Friday, February 19, 2010


They arrived early at the Connecticut Convention Center as they had before in Little Rock and Kansas City. The line formed long before the doors opened. As a primary care doctor, I had come to help the National Association of Free Clinics run a one-day medical clinic in Hartford, CT to provide care for anyone without health insurance. This was the third time I was volunteering for a one day free clinic

Volunteers, health professionals came from around the country to participate.

I came from Boston where I have practiced primary care medicine for thirty-three years. I was asked to triage the registration line for anyone needing urgent care. As the line grew, I made my way through the crowd.

Most were working. Others had been laid off. None had health insurance. Half had not seen a doctor since 2000. A third did not go anywhere. They did not have insurance. They did not have cash. Those who had been to the doctor could not afford to fill their prescriptions.

A man, with a below knee amputation, rested in his wheel chair.

His medical insurance had denied his prosthesis. He hoped the clinic could assist him in obtaining a prosthetic leg so he could return to work and care for his family.

A woman, grimacing in pain, had cancer treatment two years ago, but without insurance she was unable to continue treatment. No insurance, no physician, no medication.

Another woman wore a trench coat to cover her emaciated frame. She had had three seizures in the past two weeks. A local emergency room told her that the level of her seizure medications was “OK” and discharged her. No follow up was arranged. During her seizures she had bitten the inside of her mouth that she now could barely open. I could not see an intact tooth in her smile. She could not eat. No Insurance, no doctor, no care.

A young man with labored breathing and sweaty brow was given a wheelchair. His weak voice told me five days ago he was in the intensive care unit of a local hospital for leg swelling. He did not understand why his legs had swelled then nor why the swelling had recurred. For a month, he experienced chest pains walking across his living-room. He needed three pillows to avoid awakening from sleep breathless. At discharge, he was handed a list of unaffordable medications that he did not understand. Continuing care was not arranged.

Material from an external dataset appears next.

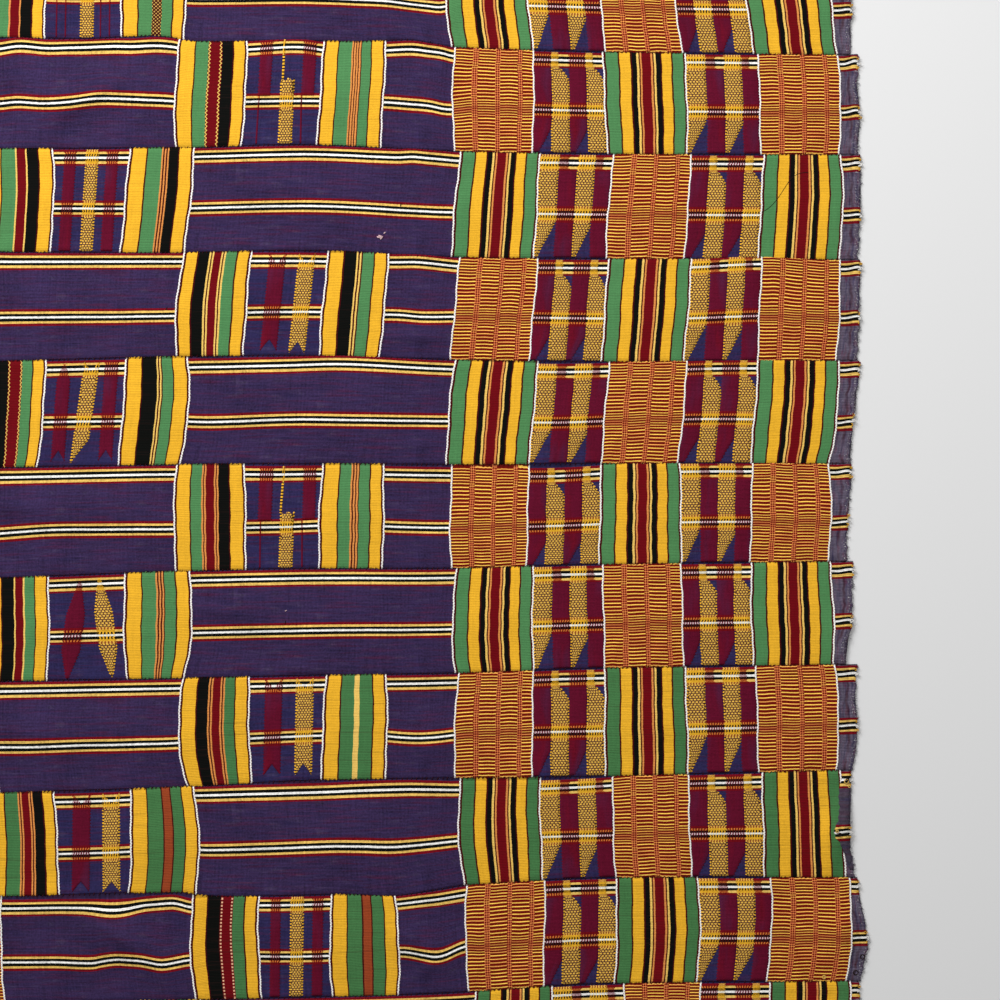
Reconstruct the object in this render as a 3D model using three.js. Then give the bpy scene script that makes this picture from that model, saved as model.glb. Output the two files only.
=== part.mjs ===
// A cut length of strip-woven kente cloth, lying flat with its right side up.
// Eleven narrow strips run along X and are sewn selvage to selvage across Y.
// Each strip ends at +X in a narrow hem that was rolled over by hand; the other ends are plainly cut.
// Millimetres, +Z up, the origin on the ground under the middle of the cloth.

import * as THREE from "three";
import { mergeVertices } from "three/addons/utils/BufferGeometryUtils.js";

// Driving dimensions of the cloth.
const STRIP_COUNT = 11;
const STRIP_WIDTH = 89;
const CLOTH_LENGTH = 777;
const CLOTH_THICKNESS = 1.2;
const SEAM_GAP = 0.3;

// The rolled hem at the +X end of every strip.
const HEM_WIDTH = 6;
const HEM_THICKNESS = 2.6;
const HEM_RISE = 2;

// Ground colour of the warp, as it looks in daylight.
const WARP_PURPLE = 0x3a2950;

// Where the drift of the seams is given, along X.
const SEAM_STATIONS = [-345, -194, -76, 33, 159, 369];

// How far each seam wanders from its straight line at those stations, +Y, from the top edge down.
const SEAM_DRIFT = [
  { seam: "top edge", drift: [4.6, 0.4, 1.3, -3.8, -8.0, -10.5] },
  { seam: "1 to 2", drift: [5.5, 1.3, 2.1, -2.9, -7.1, -9.7] },
  { seam: "2 to 3", drift: [0.4, 1.3, 3.8, -1.3, -3.8, -4.6] },
  { seam: "3 to 4", drift: [2.9, 2.1, 3.8, -1.3, -2.9, -3.8] },
  { seam: "4 to 5", drift: [-0.4, 3.8, 4.6, 1.3, -0.4, 0.4] },
  { seam: "5 to 6", drift: [-0.4, 2.1, 2.9, 2.1, 2.9, 2.9] },
  { seam: "6 to 7", drift: [-4.6, 1.3, 3.8, 3.8, 7.1, 9.7] },
  { seam: "7 to 8", drift: [-2.1, 0.4, 2.9, 4.6, 8.8, 12.2] },
  { seam: "8 to 9", drift: [-7.1, -2.1, 3.8, 5.5, 7.1, 12.2] },
  { seam: "9 to 10", drift: [-4.6, -1.3, -1.3, 3.8, 10.5, 11.3] },
  { seam: "10 to 11", drift: [-4.6, -2.9, -0.4, 2.9, 10.5, 13.0] },
  { seam: "bottom edge", drift: [-4.6, -1.3, 2.1, 5.5, 10.5, 13.9] },
];

// The parts of a strip's width that are stepped over, from its upper selvage to its lower one.
const ACROSS = [0, 0.12, 0.37, 0.63, 0.88, 1];

// The line that the hemmed ends wander about, and how far each strip reaches past it at those parts, +X.
const END_LINE = 373.8;
const END_DRIFT = [
  { strip: 1, drift: [5.0, 5.0, 1.3, 0.8, 0.0, 0.8] },
  { strip: 2, drift: [6.7, 6.7, 5.9, 8.0, 6.3, 7.1] },
  { strip: 3, drift: [8.4, 8.4, 8.0, 8.4, 7.1, 6.7] },
  { strip: 4, drift: [8.4, 8.4, 7.6, 7.6, 6.3, 5.5] },
  { strip: 5, drift: [8.0, 7.6, 4.2, 2.1, -0.4, 0.4] },
  { strip: 6, drift: [0.4, 0.4, -0.8, -2.1, -2.9, -2.1] },
  { strip: 7, drift: [2.1, 2.1, 1.7, 0.8, -5.0, -2.9] },
  { strip: 8, drift: [5.9, 5.0, 4.2, 5.9, 3.8, 2.5] },
  { strip: 9, drift: [0.4, 0.4, 0.0, -0.4, 2.5, 4.6] },
  { strip: 10, drift: [6.3, 6.7, 10.9, 14.7, 10.9, 8.4] },
  { strip: 11, drift: [7.6, 7.6, 7.6, 7.6, 5.0, 5.0] },
];

// The main creases, each a soft ridge: its middle, the turn of its crest from +X, its reach each way and its height.
const FOLDS = [
  { lies: "slanting over strip 2", x: -278, y: 352, turn: 32, length: 70, width: 26, height: 2.2 },
  { lies: "at a block corner, strip 2", x: 30, y: 376, turn: -53, length: 30, width: 20, height: 2.0 },
  { lies: "short, strip 4", x: 12, y: 155, turn: -5, length: 42, width: 22, height: 1.8 },
  { lies: "along strip 6", x: -295, y: 12, turn: 5, length: 85, width: 28, height: 2.4 },
  { lies: "above seam 6 to 7", x: -270, y: -34, turn: 0, length: 60, width: 22, height: 1.8 },
  { lies: "middle of strip 7", x: -156, y: -76, turn: -8, length: 60, width: 26, height: 2.2 },
  { lies: "end of strip 7", x: 366, y: -101, turn: 90, length: 34, width: 20, height: 2.6 },
  { lies: "along strip 8", x: -286, y: -177, turn: 3, length: 95, width: 28, height: 2.2 },
  { lies: "short, strip 8", x: 16, y: -189, turn: 10, length: 45, width: 24, height: 1.6 },
  { lies: "end of strip 9", x: 362, y: -265, turn: 80, length: 42, width: 20, height: 3.2 },
  { lies: "across seam 9 to 10", x: -312, y: -324, turn: 10, length: 50, width: 26, height: 3.0 },
  { lies: "slanting over strip 10", x: -249, y: -345, turn: -35, length: 62, width: 28, height: 4.6 },
  { lies: "pucker in strip 10", x: 9, y: -357, turn: -40, length: 44, width: 24, height: 4.0 },
  { lies: "end of strip 10", x: 366, y: -349, turn: 90, length: 36, width: 24, height: 3.4 },
];

// Between its seams a strip stands a little off the ground, more in some places than in others.
const CROWN_HEIGHT = 1.2;
const CROWN_WAVES = [
  { share: 0.3, length: 181, shift: 1.7 },
  { share: 0.2, length: 77, shift: 2.9 },
];

// How many even steps a strip's length takes, and the share of its width beside each seam that lies flat.
const STEPS_ALONG = 41;
const FLAT_SHARE = ACROSS[1];

// A smooth line through a value at each station, held level past the first and the last.
function smoothThrough(stations, values, at) {
  const last = stations.length - 1;
  if (at <= stations[0]) return values[0];
  if (at >= stations[last]) return values[last];
  const i = stations.findIndex((station, index) => index < last && at < stations[index + 1]);
  const slope = (j) => {
    const before = Math.max(j - 1, 0);
    const after = Math.min(j + 1, last);
    return (values[after] - values[before]) / (stations[after] - stations[before]);
  };
  const span = stations[i + 1] - stations[i];
  const t = (at - stations[i]) / span;
  const near = (1 + 2 * t) * (1 - t) ** 2;
  const far = t * t * (3 - 2 * t);
  const leaving = t * (1 - t) ** 2 * span * slope(i);
  const arriving = t * t * (t - 1) * span * slope(i + 1);
  return near * values[i] + far * values[i + 1] + leaving + arriving;
}

// The Y of a seam at x, seams counted from the top edge.
function seamY(seam, x) {
  const straight = (STRIP_COUNT / 2 - seam) * STRIP_WIDTH;
  return straight + smoothThrough(SEAM_STATIONS, SEAM_DRIFT[seam].drift, x);
}

// A hill of height 1 at 0 that reaches the ground smoothly at 1.
function hill(distance) {
  return distance >= 1 ? 0 : Math.cos((distance * Math.PI) / 2) ** 2;
}

// How high the underside of the cloth lies over the ground.
function lift(strip, x, y, share) {
  let height = 0;
  for (const fold of FOLDS) {
    const turn = THREE.MathUtils.degToRad(fold.turn);
    const alongCrest = (x - fold.x) * Math.cos(turn) + (y - fold.y) * Math.sin(turn);
    const offCrest = (y - fold.y) * Math.cos(turn) - (x - fold.x) * Math.sin(turn);
    height += fold.height * hill(Math.hypot(alongCrest / fold.length, offCrest / fold.width));
  }
  const fromFlat = (Math.min(share, 1 - share) - FLAT_SHARE) / (0.5 - FLAT_SHARE);
  let waves = 0.5;
  for (const wave of CROWN_WAVES) {
    waves += wave.share * Math.sin((2 * Math.PI * x) / wave.length + wave.shift * (strip + 1));
  }
  return height + CROWN_HEIGHT * waves * THREE.MathUtils.smoothstep(fromFlat, 0, 1);
}

// The steps along a strip, as distances back from its hemmed end: even, then close together at the hem.
function stepsBack() {
  const whole = CLOTH_LENGTH / 2 + END_LINE;
  const hem = [HEM_WIDTH + HEM_RISE, HEM_WIDTH, 0];
  const even = Array.from({ length: STEPS_ALONG }, (_, i) => THREE.MathUtils.lerp(whole, hem[0], i / STEPS_ALONG));
  return [...even, ...hem];
}

// One strip: a closed box of fine cells, moved point by point onto the lie of the cloth.
function stripGeometry(strip) {
  const steps = stepsBack();
  const alongCount = steps.length - 1;
  const acrossCount = ACROSS.length - 1;
  const box = new THREE.BoxGeometry(1, 1, 1, alongCount, acrossCount, 1);
  box.deleteAttribute("normal");
  box.deleteAttribute("uv");
  const geometry = mergeVertices(box);
  const points = geometry.attributes.position;
  for (let i = 0; i < points.count; i += 1) {
    const back = steps[Math.round((points.getX(i) + 0.5) * alongCount)];
    const column = Math.round((0.5 - points.getY(i)) * acrossCount);
    const share = ACROSS[column];
    const isTop = points.getZ(i) > 0;
    const fromCut = 1 - back / steps[0];
    const hemmedEnd = END_LINE + END_DRIFT[strip].drift[column];
    const x = THREE.MathUtils.lerp(-CLOTH_LENGTH / 2, hemmedEnd, fromCut);
    const upper = seamY(strip, x) - SEAM_GAP / 2;
    const lower = seamY(strip + 1, x) + SEAM_GAP / 2;
    const y = THREE.MathUtils.lerp(upper, lower, share);
    const thickness = back <= HEM_WIDTH ? HEM_THICKNESS : CLOTH_THICKNESS;
    points.setXYZ(i, x, y, lift(strip, x, y, share) + (isTop ? thickness : 0));
  }
  geometry.computeVertexNormals();
  return geometry;
}

const cloth = new THREE.Group();
for (let strip = 0; strip < STRIP_COUNT; strip += 1) {
  const cotton = new THREE.MeshStandardMaterial({ color: WARP_PURPLE, roughness: 0.9, metalness: 0 });
  const mesh = new THREE.Mesh(stripGeometry(strip), cotton);
  mesh.name = `strip_${String(strip + 1).padStart(2, "0")}`;
  cloth.add(mesh);
}

export default cloth;
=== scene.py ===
import math

import bpy
import numpy as np
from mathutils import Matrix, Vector


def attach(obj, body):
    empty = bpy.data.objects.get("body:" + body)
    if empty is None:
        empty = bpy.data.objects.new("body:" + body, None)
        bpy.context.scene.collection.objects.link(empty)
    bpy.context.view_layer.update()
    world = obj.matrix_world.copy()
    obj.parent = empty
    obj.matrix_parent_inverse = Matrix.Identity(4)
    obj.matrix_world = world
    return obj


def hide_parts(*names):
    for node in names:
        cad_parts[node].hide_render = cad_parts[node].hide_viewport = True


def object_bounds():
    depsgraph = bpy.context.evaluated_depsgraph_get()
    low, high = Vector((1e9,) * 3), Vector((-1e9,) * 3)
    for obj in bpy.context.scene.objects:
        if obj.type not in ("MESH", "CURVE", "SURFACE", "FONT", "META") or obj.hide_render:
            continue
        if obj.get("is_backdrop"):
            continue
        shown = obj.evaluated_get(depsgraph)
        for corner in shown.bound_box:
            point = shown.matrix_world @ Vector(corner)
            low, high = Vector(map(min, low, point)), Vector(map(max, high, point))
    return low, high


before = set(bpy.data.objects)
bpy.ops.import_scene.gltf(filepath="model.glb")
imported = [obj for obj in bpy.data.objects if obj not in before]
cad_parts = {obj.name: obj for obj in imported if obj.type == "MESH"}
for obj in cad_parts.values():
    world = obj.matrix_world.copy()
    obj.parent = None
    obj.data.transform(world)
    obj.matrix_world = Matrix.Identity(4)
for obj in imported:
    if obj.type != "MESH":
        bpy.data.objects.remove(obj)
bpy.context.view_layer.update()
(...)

HHe had an unstable heart condition. I wheeled him to the front of the line. An ambulance was called. He was taken back to the emergency room with a possible heart attack. Why was this man’s leg swelling and chest pains not completely evaluated before discharge? Was it because he did not have health insurance? Had there been no free clinic, and his daughter not insisted that he come, he may have died. No insurance, no physician, no continuity.

A young man tried to avoid eye contact. His slouched posture told me he did not want to talk, but had something to say. Later, I learned the suicidal plans of three young people had been averted. Surely he was one. Would they have completed their plans were it not for the free clinic? No insurance, no access, no help.

A woman was leaning against the wall breathless. She was taken out of the line and seen immediately and then transported to the closest emergency room for acute congestive heart failure. No insurance, no doctor, no care.

Diabetes was her problem said a middle aged woman who had not seen a physician for three years. I asked her who was helping her control her diabetes. “Oh, I do” she said. “But where do you get the medicine” I asked. Staring me straight into my eyes she replied unabashedly “I get it from my brother who gets it from his doctor”. No insurance, no doctor, no medication.

Over one thousand patients were seen at each of these one day clinics. More were turned away. From the south through the mid west and into the northeast, all the patients, as if rehearsed, said the same thing: “No insurance, no doctor, no care”.

The day was overwhelming. In each city, I felt I was in a undeveloped country. I had seen patients with this burden of illness, but that was 40 years ago in medical school.

The American Medical Association claims to support health reform, but they were not in Little Rock, Kansas City, or Hartford. Absent was the American Association of Medical Schools planning the education of tomorrow’s physicians remote from the health crisis of today. My profession shames me.

Despite multiple invitations, absent were the politicians, bragging with self-righteousness, that they cannot support a ‘public option’ all giving a multitude of reasons filled with hypocrisies and fictions.

The cost of reform is not the question. We already incur the expense with the loss of manpower and the extraordinary cost emergency, and end of life care. The question is how much it costs not to reform. The question is how much we value our neighbor and fellow citizens. The question is how long our nation will allow the million citizens without health insurance to remain unseen. The question is of how we see ourselves.

No self-respecting, informed person could honestly believe without a public option private insurance companies will write policies to alleviate the suffering I witnessed in Little Rock ARK;, Kansas City,MO: and Hartford,CT. The opportunity was theirs for more than fifty years. They did nothing. It is time for reform.